In Britain, the capital hosts all musicals great and small. It helps that London is a year-round tourist destination and that musicals don't get lost in translation. A Japanese visitor will be much happier sitting through Kiss Me Kate than its Shakespearean counterpart, The Taming of the Shrew, at The Globe. Rupert Goold's production of American Psycho – The Musical is transferring from the small-scale Almeida in Islington, north London, to the West End later this year. And the tiny Landor Theatre in Clapham, south-west London hosts new works such as Fred & Gladys as well as classic revivals. Other new productions due to open this year include Memphis (transferring from Broadway), set in the underground night clubs of 1950s Tennessee, and two shows based on the successful British films Made in Dagenham and Bend it like Beckham.

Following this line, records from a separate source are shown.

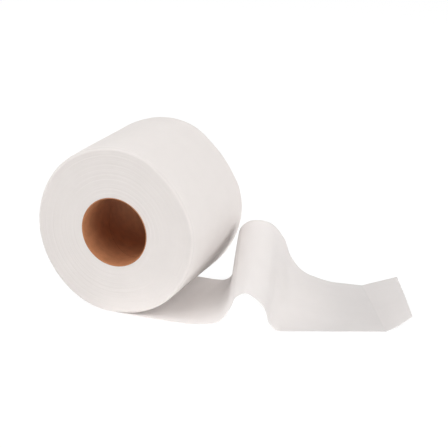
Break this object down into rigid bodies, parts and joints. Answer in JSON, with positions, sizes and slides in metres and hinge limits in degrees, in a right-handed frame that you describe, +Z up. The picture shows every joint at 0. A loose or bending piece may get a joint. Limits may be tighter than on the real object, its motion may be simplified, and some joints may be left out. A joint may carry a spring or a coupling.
{
  "type": "toilet paper roll",
  "caption": "Soft roll of toilet paper on a cardboard core, lying on its side, its loose end run out over a hump to a lifted, torn flap.",
  "frame": {"origin": "middle of the core's bore, half way along the roll", "axes": "+Y along the roll's axis, from the end face the picture shows to the other one; +X level, the way the loose end leaves the roll; +Z up from the surface it lies on"},
  "size_m": [0.2525, 0.1242, 0.1156],
  "materials": {
    "core_board": "matt brown recycled board, spiral wound",
    "tissue_paper": "matt soft white creped tissue"
  },
  "bodies": {
    "root": {"core": "core_board", "tissue": "tissue_paper"}
  },
  "joints": []
}
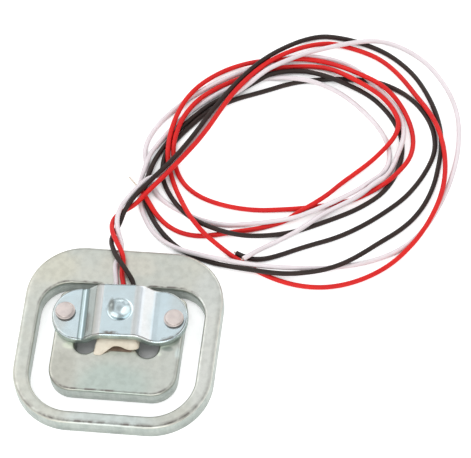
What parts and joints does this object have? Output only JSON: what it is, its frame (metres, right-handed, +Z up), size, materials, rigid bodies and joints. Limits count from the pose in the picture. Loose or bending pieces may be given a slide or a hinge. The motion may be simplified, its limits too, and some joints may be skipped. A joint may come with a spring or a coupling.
{
  "type": "strain gauge load cell",
  "caption": "Flat half bridge load cell: slotted steel plate with a bending neck, a riveted load strap with a pressed seat, and loose gauge wires.",
  "frame": {"origin": "centre of the plate at its underside", "axes": "+Z up from the plate through the load strap, +Y towards the bar that the wires leave over, +X to the right"},
  "size_m": [0.0712, 0.0822, 0.0064],
  "materials": {
    "zinc_plate": "zinc plated, satin, warm grey with faint bluish patches",
    "zinc_strap": "zinc plated, smooth, pale blue",
    "rivet": "plated, dull, slightly pink",
    "film": "amber film",
    "foil": "etched foil",
    "solder": "solder, bright",
    "tinned_core": "tinned copper strand",
    "sealant": "cream rubbery coat, matt",
    "cover_white": "smooth insulation",
    "cover_red": "smooth insulation",
    "cover_black": "smooth insulation"
  },
  "bodies": {
    "root": {"sensor_plate": "zinc_plate", "load_bridge": "zinc_strap", "rivet_left": "rivet", "rivet_right": "rivet", "gauge_carrier": "film", "gauge_foil": "foil", "solder_joint_white": "solder", "solder_joint_red": "solder", "solder_joint_black": "solder", "lead_white": "tinned_core", "lead_red": "tinned_core", "lead_black": "tinned_core", "sealant": "sealant", "wire_white": "cover_white", "wire_red": "cover_red", "wire_black": "cover_black", "tip_white": "tinned_core", "tip_red": "tinned_core", "tip_black": "tinned_core"}
  },
  "joints": []
}
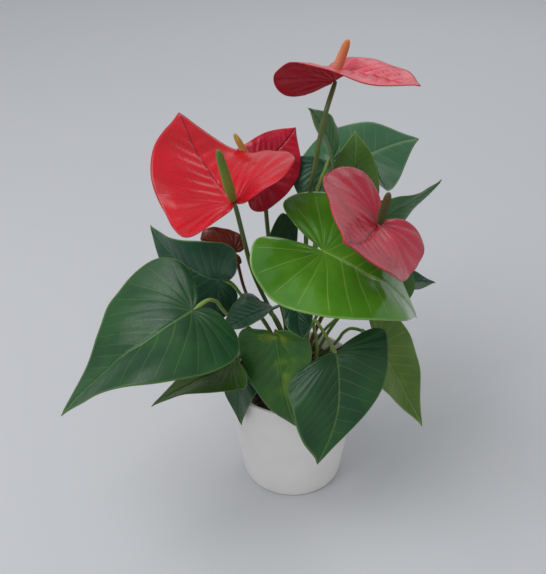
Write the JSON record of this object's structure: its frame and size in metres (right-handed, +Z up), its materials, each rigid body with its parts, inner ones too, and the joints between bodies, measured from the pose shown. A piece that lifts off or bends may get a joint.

As the American theatre historian and academic John Kenrick once wrote: "The musical has been changing ever since Offenbach did his first rewrite in the 1850s. And change is the clearest sign that the musical is still a living, growing genre."

All of which speaks volumes about our society. The readiness of a new generation of theatre-goers to embrace more outré themes is an indicator of a healthy, diverse culture. More significantly, the form itself has proven elastic enough to accommodate almost any subject and make it sing. And dance.